● GIVEN DATA
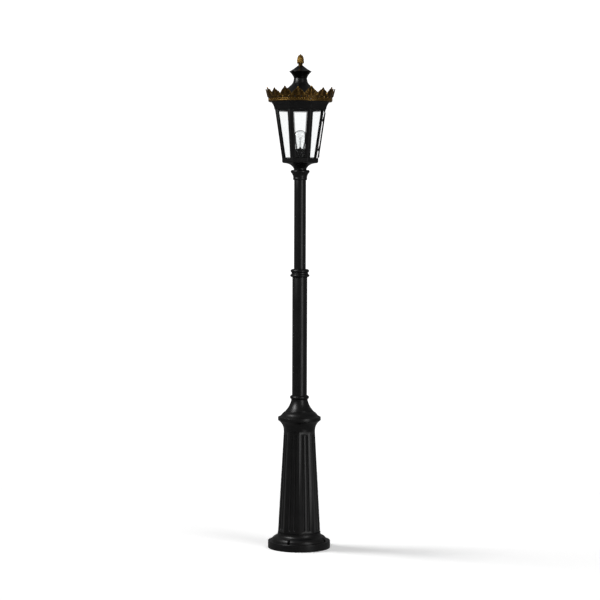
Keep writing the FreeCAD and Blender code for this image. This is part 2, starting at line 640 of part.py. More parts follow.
def build_crown():
    """Flared leaf crown: a thin band cut into eight tall and eight short points, with its screws."""
    inner = "eave_radius + slip_gap"
    outer = inner + " + crown_wall"
    band = Z_EAVE + " + crown_height * 0.25"
    tip = Z_EAVE + " + crown_height"
    crown = turned("leaf_crown", [
        (inner, Z_EAVE), (outer, Z_EAVE), (outer + " + 1", band, HOLLOW), (outer + " + crown_flare", tip),
        (inner + " + crown_flare", tip), (inner + " + 1", band)], turn=18.7)
    sketch = new_sketch(crown, "Notches", "XZ_Plane")
    radius = "(eave_radius + crown_wall + crown_flare)"
    valley = "%s * sin(%g)" % (radius, 11.25)
    short = "%s * sin(%g)" % (radius, 22.5)
    foot = Z_EAVE + " + crown_valley"
    low, above = tip + " - crown_short_drop", tip + " + 5"
    past = "%s * 1.1" % short
    draw_outline(sketch, [(valley, foot), (short, low), (past, low), (past, above), ("1.5", above), ("1.5", tip)])
    draw_outline(sketch, [("-(%s)" % valley, foot), ("-1.5", tip), ("-1.5", above),
                          ("-(%s)" % past, above), ("-(%s)" % past, low), ("-(%s)" % short, low)])
    pocket_round(crown, sketch, SIDES)
    height = Z_EAVE + " + 6"
    round_holes(crown, "2.1", height, 4)
    rod_group("crown_screws", "2", "crown_wall + 2.4", "eave_radius + slip_gap / 2", height, 4,
              first=-90 + 18.7, radial=True)


def build_finial():
    """Pine-cone finial on its stud."""
    bore = "stud_radius + slip_gap"
    top = Z_CONE + " + cone_height"
    middle = Z_CONE + " + cone_height * 0.3"
    turned("pine_cone_finial", [
        (bore, Z_FINIAL), ("finial_stem_radius", Z_FINIAL), ("finial_stem_radius + 0.8", Z_CONE, SOFT),
        ("finial_radius", middle, 0.22), (POLE, top), ("0", top), ("0", Z_CONE + " + 8"),
        (bore, Z_CONE + " + 8")])
    rod_group("finial_stud", "stud_radius", "cap_top_height + finial_stem_height + 10", "0",
              Z_FINIAL + " - cap_top_height - 3", 1)


# ---------------------------------------------------------------- lamp


def build_lamp():
    """Gear box on the dish, the lampholder in its lid, and the clear bulb with its cap and stem."""
    tube("gear_box", "gear_radius", "gear_radius - gear_wall", Z_RING, Z_LID)
    tube("gear_box_lid", "gear_radius", "holder_radius + slip_gap", Z_LID, Z_LAMP)
    base = Z_LAMP + " - lamp_cap_length - 9"
    floor = base + " + 4"
    turned("lampholder", [
        ("4", base), ("holder_radius", base), ("holder_radius", Z_LAMP + " + 2"),
        ("lamp_neck_radius + 1.4", Z_LAMP + " + 2"), ("lamp_neck_radius + 1.4", Z_LAMP + " - 2"),
        ("lamp_cap_radius + 0.5", Z_LAMP + " - 2"), ("lamp_cap_radius + 0.5", floor), ("4", floor)])
    turned("holder_contact", [("0", base), ("3.8", base), ("3.8", Z_LAMP + " - lamp_cap_length"),
                              ("0", Z_LAMP + " - lamp_cap_length")])
    turned("bulb_cap", [("0", Z_LAMP + " - lamp_cap_length"), ("5", Z_LAMP + " - lamp_cap_length"),
                        ("lamp_cap_radius", Z_LAMP + " - lamp_cap_length + 7"), ("lamp_cap_radius", Z_LAMP),
                        ("0", Z_LAMP)])
    centre = Z_LAMP + " + lamp_glass_height - lamp_radius"
    neck = "lamp_radius * 0.4"
    shoulder = "lamp_radius * 0.9165"
    wall = "1"
    inside = "%s + lamp_radius - %s" % (centre, wall)
    sweep = math.tan(math.radians(90 + 23.58) / 4)
    turned("bulb_envelope", [
        ("lamp_neck_radius - " + wall, Z_LAMP), ("lamp_neck_radius", Z_LAMP, -0.1),
        (shoulder, "%s - %s" % (centre, neck), sweep), (POLE, centre + " + lamp_radius"),
        ("0", centre + " + lamp_radius"), ("0", inside), (POLE, inside, -sweep),
        (shoulder + " - " + wall, "%s - %s" % (centre, neck), 0.1)])
    turned("bulb_stem", [("0", Z_LAMP), ("7", Z_LAMP), ("3", Z_LAMP + " + 14"), ("2.5", centre + " - 4"),
                         (POLE, centre), ("0", centre)])
    block = doc.addObject("Part::Box", "terminal_block")
    for name, size in (("Length", "block_length"), ("Width", "block_width"), ("Height", "block_height")):
        block.setExpression(name, bound(size))
    keep(block, "terminal_block")
    block.Placement.Base = FreeCAD.Vector(
        -number("block_length") / 2, -number("block_width") / 2, number(Z_RING + " + 9.5"))
    block.setExpression("Placement.Base.z", bound(Z_RING + " + 9.5"))


def write_parts():
    """Recomputes, tests every object and writes each sub-part to its own file."""
    doc.recompute()
    for item in doc.Objects:
        if "Invalid" in item.State or "Error" in item.State:
            raise SystemExit("%s failed: %s" % (item.Label, item.State))
    os.makedirs("parts", exist_ok=True)
    for node in nodes:
        shape = node.Shape
        if shape.isNull() or not shape.isValid() or shape.Volume <= 0:
            raise SystemExit("%s has no valid shape" % node.Label)
        shape.exportStep("parts/%s.step" % node.Label)
        print("%-22s %2d solid(s) %10.1f mm3" % (node.Label, len(shape.Solids), shape.Volume))
    print("%d sub-parts" % len(nodes))


build_foot()
build_fluted_shell()
build_shoulder_and_neck()
build_tubes()
build_capital()
build_dish()
build_frame_rings()
build_posts()
build_panes()
build_door()
build_roof()
build_crown()
build_finial()
build_lamp()
write_parts()
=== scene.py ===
"""Looks of a crowned octagonal street lantern on its two-stage post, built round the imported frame.

Every length is in metres, +Z is up and the lantern's front face looks along -Y.
"""
import json
import logging
import math
from collections.abc import Callable
from dataclasses import dataclass
from enum import Enum
from functools import cache
from itertools import pairwise

import bpy
from mathutils import Matrix, Vector


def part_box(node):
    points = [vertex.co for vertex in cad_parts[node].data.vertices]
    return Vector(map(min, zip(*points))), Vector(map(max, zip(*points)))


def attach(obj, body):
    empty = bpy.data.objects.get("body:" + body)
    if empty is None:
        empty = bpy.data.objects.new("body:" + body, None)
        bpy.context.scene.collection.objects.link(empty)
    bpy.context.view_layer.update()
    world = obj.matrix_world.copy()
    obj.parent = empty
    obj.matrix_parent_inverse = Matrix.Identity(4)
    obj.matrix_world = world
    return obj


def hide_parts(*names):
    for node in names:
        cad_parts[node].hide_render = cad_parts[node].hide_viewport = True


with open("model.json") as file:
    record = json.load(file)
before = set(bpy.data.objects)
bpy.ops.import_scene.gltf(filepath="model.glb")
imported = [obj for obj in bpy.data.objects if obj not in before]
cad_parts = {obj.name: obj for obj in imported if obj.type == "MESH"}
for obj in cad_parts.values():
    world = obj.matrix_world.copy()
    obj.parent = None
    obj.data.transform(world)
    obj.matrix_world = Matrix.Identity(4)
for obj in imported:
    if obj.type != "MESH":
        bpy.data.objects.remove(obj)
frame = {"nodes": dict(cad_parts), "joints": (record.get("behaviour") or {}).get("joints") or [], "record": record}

MM = 0.001
SIDES = 8
HALF_FACE = math.radians(22.5)
DOOR_FACE = 2
FIT = 0.2 * MM                  # clearance of a bore on the tube or spigot that it takes
ROOT = "root"
Point = tuple[float, float]
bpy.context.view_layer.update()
log = logging.getLogger("lantern")


class Slot(Enum):
    """Material slots of the record."""

    POWDER = "black_powder_coat"
    BRONZE = "aged_bronze"
    WINDOW = "window_glass"
    LAMP = "lamp_glass"
    BRASS = "lamp_brass"
    PLASTIC = "black_plastic"
    RUBBER = "black_rubber"
    ZINC = "zinc_steel"
    SCREW = "black_screw"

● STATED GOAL
Extract exactly the run of lines beginning at the line with "build_foot()" and ending at the line with "before = set(bpy.data.objects)", including both ends and nothing beyond them.

● RESPONSE TO THIS EXERCISE
build_foot()
build_fluted_shell()
build_shoulder_and_neck()
build_tubes()
build_capital()
build_dish()
build_frame_rings()
build_posts()
build_panes()
build_door()
build_roof()
build_crown()
build_finial()
build_lamp()
write_parts()
=== scene.py ===
"""Looks of a crowned octagonal street lantern on its two-stage post, built round the imported frame.

Every length is in metres, +Z is up and the lantern's front face looks along -Y.
"""
import json
import logging
import math
from collections.abc import Callable
from dataclasses import dataclass
from enum import Enum
from functools import cache
from itertools import pairwise

import bpy
from mathutils import Matrix, Vector


def part_box(node):
    points = [vertex.co for vertex in cad_parts[node].data.vertices]
    return Vector(map(min, zip(*points))), Vector(map(max, zip(*points)))


def attach(obj, body):
    empty = bpy.data.objects.get("body:" + body)
    if empty is None:
        empty = bpy.data.objects.new("body:" + body, None)
        bpy.context.scene.collection.objects.link(empty)
    bpy.context.view_layer.update()
    world = obj.matrix_world.copy()
    obj.parent = empty
    obj.matrix_parent_inverse = Matrix.Identity(4)
    obj.matrix_world = world
    return obj


def hide_parts(*names):
    for node in names:
        cad_parts[node].hide_render = cad_parts[node].hide_viewport = True


with open("model.json") as file:
    record = json.load(file)
before = set(bpy.data.objects)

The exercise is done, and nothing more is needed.